The first black senator of the former confederate state of Georgia - one of seven states that fought for slavery in the Civil War - has in just four years run in four different elections to keep his seat.
The 53-year-old Democrat is only the 11th black senator in US history.
He was raised in public housing in Savannah, as the 11th of 12 children born to Jonathan, also a pastor, and Verene. His mother, he said, worked as a cotton-picker when she was younger.
"The other day, because this is America, the 82-year-old hands that used to pick somebody else's cotton went to the polls and picked her youngest son to be a United States senator," he said upon defeating Republican wealthy businesswoman Kelly Loeffler in 2021.
That shock victory led to a 50-50 split in the Senate, allowing President Joe Biden's party to take control of the upper chamber of Congress.
Georgia rules require a candidate to receive over 50% of the vote, which meant he had to defeat Loeffler a second time in a runoff election after failing to win a majority in the first round of voting.
As the incumbent in November 2022, he narrowly won more votes than former NFL star Herschel Walker, a longtime friend of Donald Trump, but not by enough to avoid yet another runoff.
His fourth victory in four years allows him to be sworn in in January to start his first full six-year Senate term.
A graduate of the historically black Morehouse College in Atlanta, Rev Warnock worked as a youth pastor in New York City in the 1990s before moving to Baltimore, one of the poorest cities in the US.
There, he worked to educate his congregation about the risks of HIV/Aids, which was running at crisis levels among African Americans. He also supports access to abortion, making him a rarity among faith leaders, and opposes the death penalty.

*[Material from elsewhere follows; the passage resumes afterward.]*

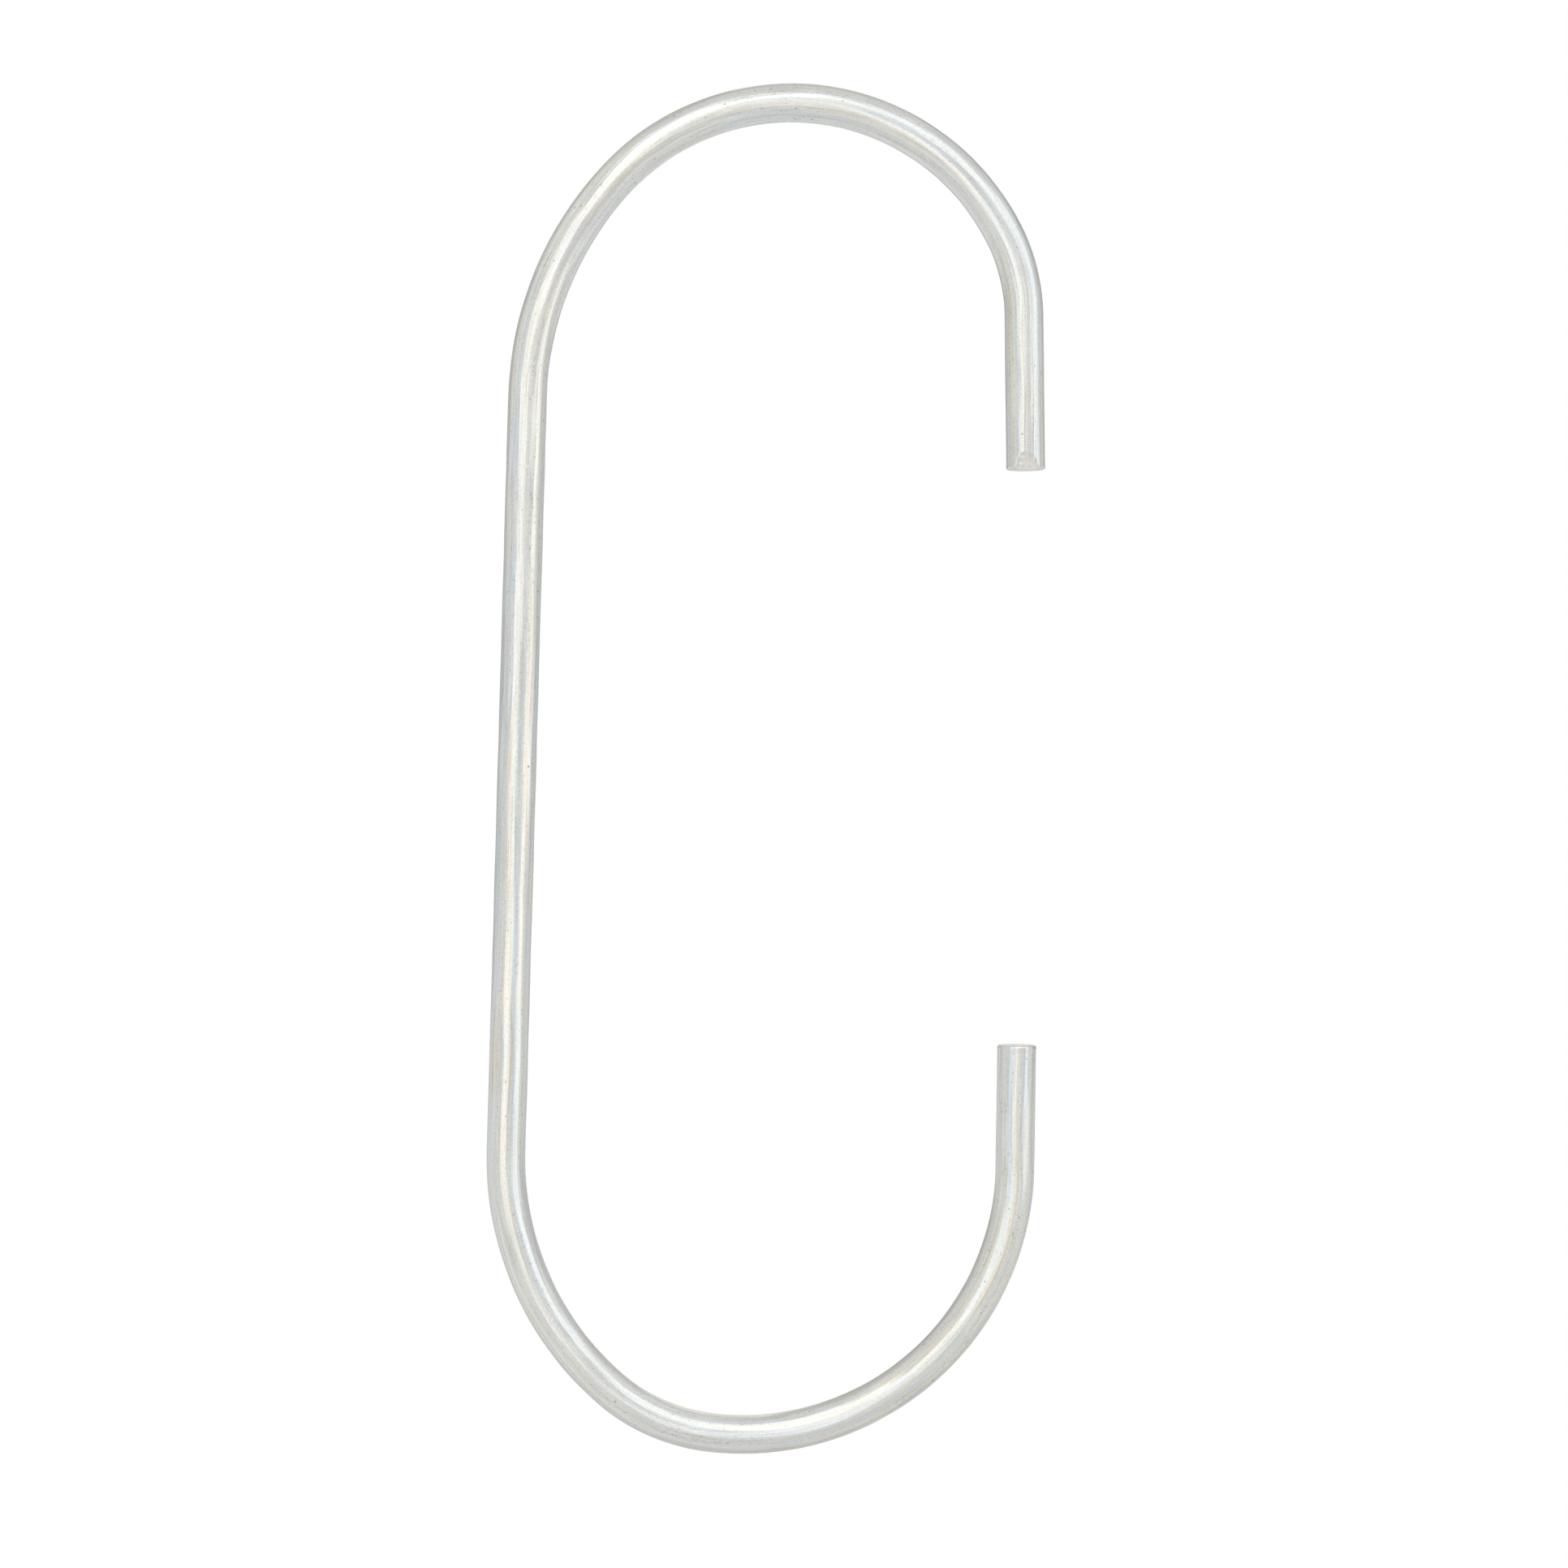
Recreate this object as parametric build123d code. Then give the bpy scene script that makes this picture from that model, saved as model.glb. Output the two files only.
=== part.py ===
"""A C-shaped hanging hook, bent from one length of zinc-coated steel wire.

The wire lies in the XZ plane. The straight stem is upright, the mouth of the C opens
towards +X, and the origin is the saddle on the inside of the upper bend, where the hook
hangs from its rail. All sizes are in millimetres and degrees.
"""
from build123d import *
import os

# Wire stock
wire_diameter = 4.0

# Straight stretches
stem_length = 77.0
upper_leg_length = 15.8
lower_leg_length = 12.5

# Upper bend. It tightens from the stem, over the crown, to the leg, which leans outwards.
upper_stem_side_radius = 34.0
upper_stem_side_turn = 41.3
upper_crown_radius = 24.3
upper_leg_side_radius = 19.0
upper_leg_side_turn = 26.0
upper_leg_flare = 2.3

# Lower bend. It is tightest at the heel, and its leg leans inwards.
lower_stem_side_radius = 31.0
lower_stem_side_turn = 49.7
lower_heel_radius = 19.0
lower_heel_turn = 33.8
lower_leg_side_radius = 27.7
lower_leg_toe_in = 0.75

# Sheared ends. The edge is rounded, and the blade has pressed a sloping flat on one side.
end_edge_radius = 0.35
shear_flat_depth = 0.5
shear_flat_slope = 15.0

wire_radius = wire_diameter / 2


def run_of_wire(start, heading, bends, straight):
    """Return the tangent edges of a run: bends of (radius, signed turn), then a straight."""
    edges = []
    point = start
    for radius, turn in bends:
        direction = Vector(1, 0).rotate(Axis.Z, heading)
        edges.append(JernArc(point, direction, radius, turn))
        point = edges[-1] @ 1
        heading += turn
    direction = Vector(1, 0).rotate(Axis.Z, heading)
    edges.append(Line(point, point + direction * straight))
    return edges


def upper_bend_and_stem():
    """Return the two runs that start at the crown: to the upper tip, and down the stem."""
    apex = Vector(0, wire_radius)
    crown_turn_to_leg = 90 - upper_leg_flare - upper_leg_side_turn
    to_leg = [
        (upper_crown_radius, -crown_turn_to_leg),
        (upper_leg_side_radius, -upper_leg_side_turn),
    ]
    crown_turn_to_stem = 90 - upper_stem_side_turn
    to_stem = [
        (upper_crown_radius, crown_turn_to_stem),
        (upper_stem_side_radius, upper_stem_side_turn),
    ]
    leg_run = run_of_wire(apex, 0, to_leg, upper_leg_length)
    stem_run = run_of_wire(apex, 180, to_stem, stem_length)
    return leg_run, stem_run


def lower_bend(stem_foot):
    """Return the run from the foot of the stem, round the lower bend, to the lower tip."""
    leg_side_turn = 180 + lower_leg_toe_in - lower_stem_side_turn - lower_heel_turn
    to_leg = [
        (lower_stem_side_radius, lower_stem_side_turn),
        (lower_heel_radius, lower_heel_turn),
        (lower_leg_side_radius, leg_side_turn),
    ]
    return run_of_wire(stem_foot, -90, to_leg, lower_leg_length)


def shear_end(wire, leg, flat_side):
    """Return the wire with the end of one leg sheared, its flat facing flat_side."""
    tip = leg @ 1
    outward = leg % 1
    edge_of_flat = tip + flat_side * (wire_radius - shear_flat_depth)
    hinge = Axis((0, 0, 0), flat_side.cross(outward))
    flat = Plane(origin=edge_of_flat, z_dir=flat_side.rotate(hinge, shear_flat_slope))
    cutter_size = 4 * wire_diameter
    cutter_seat = (Align.CENTER, Align.CENTER, Align.MIN)
    wire -= flat * Box(cutter_size, cutter_size, cutter_size, align=cutter_seat)
    end_face = wire.faces().sort_by_distance(tip)[0]
    return fillet(end_face.edges(), end_edge_radius)


upper_leg_run, stem_run = upper_bend_and_stem()
lower_leg_run = lower_bend(stem_run[-1] @ 1)
centreline = Plane.XZ * Wire(upper_leg_run + stem_run + lower_leg_run)
upper_leg = Plane.XZ * upper_leg_run[-1]
lower_leg = Plane.XZ * lower_leg_run[-1]
front = Vector(0, -1, 0)

section = Plane(origin=centreline @ 0, z_dir=centreline % 0) * Circle(wire_radius)
hook_wire = sweep(section, path=centreline)
hook_wire = shear_end(hook_wire, upper_leg, front)
hook_wire = shear_end(hook_wire, lower_leg, -front)

os.makedirs("parts", exist_ok=True)
export_step(hook_wire, "parts/c_hook.step")

box = hook_wire.bounding_box()
print("wire length", round(centreline.length, 2), "volume", round(hook_wire.volume, 1))
print("overall size", round(box.size.X, 2), round(box.size.Y, 2), round(box.size.Z, 2))
print("upper tip", upper_leg @ 1, "pointing", upper_leg % 1)
print("lower tip", lower_leg @ 1, "pointing", lower_leg % 1)
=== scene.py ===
"""Looks of a C-shaped hanging hook, bent from one length of zinc-coated steel wire.

The wire is swept along the hook's centreline by Geometry Nodes. Its die grooves, its
sheared ends and its coating are made from the coordinates of the wire before it was bent,
so they follow it round both bends. Lengths are in metres and angles in degrees, and a
pattern's cells are counted per millimetre.
"""
import logging
import math
from dataclasses import dataclass, replace
from enum import Enum
from typing import Any, Optional, Union

import bpy
from mathutils import Matrix, Vector


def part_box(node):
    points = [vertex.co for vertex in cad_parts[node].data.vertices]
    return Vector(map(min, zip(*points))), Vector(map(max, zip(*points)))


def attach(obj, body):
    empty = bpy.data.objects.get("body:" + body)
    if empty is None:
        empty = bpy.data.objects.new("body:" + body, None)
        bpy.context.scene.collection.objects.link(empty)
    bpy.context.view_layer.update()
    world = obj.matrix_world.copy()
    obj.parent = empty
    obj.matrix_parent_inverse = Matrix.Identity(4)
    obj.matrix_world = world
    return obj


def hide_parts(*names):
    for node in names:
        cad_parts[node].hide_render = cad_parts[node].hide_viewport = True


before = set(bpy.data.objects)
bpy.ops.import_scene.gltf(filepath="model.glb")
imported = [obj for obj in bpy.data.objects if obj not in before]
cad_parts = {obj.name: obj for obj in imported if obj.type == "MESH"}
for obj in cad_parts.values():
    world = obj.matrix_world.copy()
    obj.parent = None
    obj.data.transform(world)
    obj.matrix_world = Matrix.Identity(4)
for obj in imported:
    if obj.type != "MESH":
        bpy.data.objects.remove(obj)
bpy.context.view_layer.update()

NODE = "c_hook"
BODY = "root"
MM = 0.001
WHITE = (1.0, 1.0, 1.0, 1.0)

# Attributes that carry the straight wire's coordinates and its bare ends to the material
WIRE_PLACE = "wire_place"
BARE_CUT = "bare_cut"

log = logging.getLogger("c_hook")


class Socket:
    """A node's output. Arithmetic on it adds Math nodes to its tree."""

    def __init__(self, nodes: "Nodes", source: bpy.types.NodeSocket) -> None:
        """Wrap one output socket.

        Args:
            nodes: the builder of the tree that the socket is in.
            source: the output socket.
        """
        self.nodes = nodes
        self.source = source

    def __add__(self, other: "Number") -> "Socket":
        """Return this value plus the other."""
        return self.nodes.math("ADD", self, other)

    def __radd__(self, other: "Number") -> "Socket":
        """Return the other value plus this."""
        return self.nodes.math("ADD", other, self)

    def __sub__(self, other: "Number") -> "Socket":
        """Return this value less the other."""
        return self.nodes.math("SUBTRACT", self, other)

    def __rsub__(self, other: "Number") -> "Socket":
        """Return the other value less this."""
        return self.nodes.math("SUBTRACT", other, self)

    def __mul__(self, other: "Number") -> "Socket":
        """Return this value times the other."""
        return self.nodes.math("MULTIPLY", self, other)

    def __rmul__(self, other: "Number") -> "Socket":
        """Return the other value times this."""
        return self.nodes.math("MULTIPLY", other, self)

    def __truediv__(self, other: "Number") -> "Socket":
        """Return this value over the other."""
        return self.nodes.math("DIVIDE", self, other)

    def __rtruediv__(self, other: "Number") -> "Socket":
        """Return the other value over this."""
        return self.nodes.math("DIVIDE", other, self)

    def __gt__(self, other: "Number") -> "Socket":
        """Return 1 where this value is over the other, and else 0."""
        return self.nodes.math("GREATER_THAN", self, other)

    def __lt__(self, other: "Number") -> "Socket":
        """Return 1 where this value is under the other, and else 0."""
        return self.nodes.math("LESS_THAN", self, other)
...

In 2005, he took up the post at Ebenezer Baptist Church in Atlanta, Georgia - the church where Dr Martin Luther King was baptised and once preached. Rev Warnock became the youngest senior pastor in the history of the church, which has become synonymous with the history of African Americans' fight for civil rights.
Rev Warnock has clashed with authority. He was arrested in 2014 for taking part in a protest against the refusal of Republicans to expand Medicaid healthcare coverage. Three years later, he was arrested again, this time as one of several pastors protesting against moves to repeal the Affordable Care Act, which makes it easier for Americans to get health insurance.
Fair pay and voting rights are other causes he has fought for.
On the campaign trail, President Barack Obama said of the man who gave the benediction at his second inauguration in 2013: "You don't find a lot of people in Washington like Rev Warnock."
Rev Warnock has said his principles are driven by his faith. "I've always tried to leverage the moral truth to create moral good. My whole life has been about service. And that doesn't end at the church door, it starts there."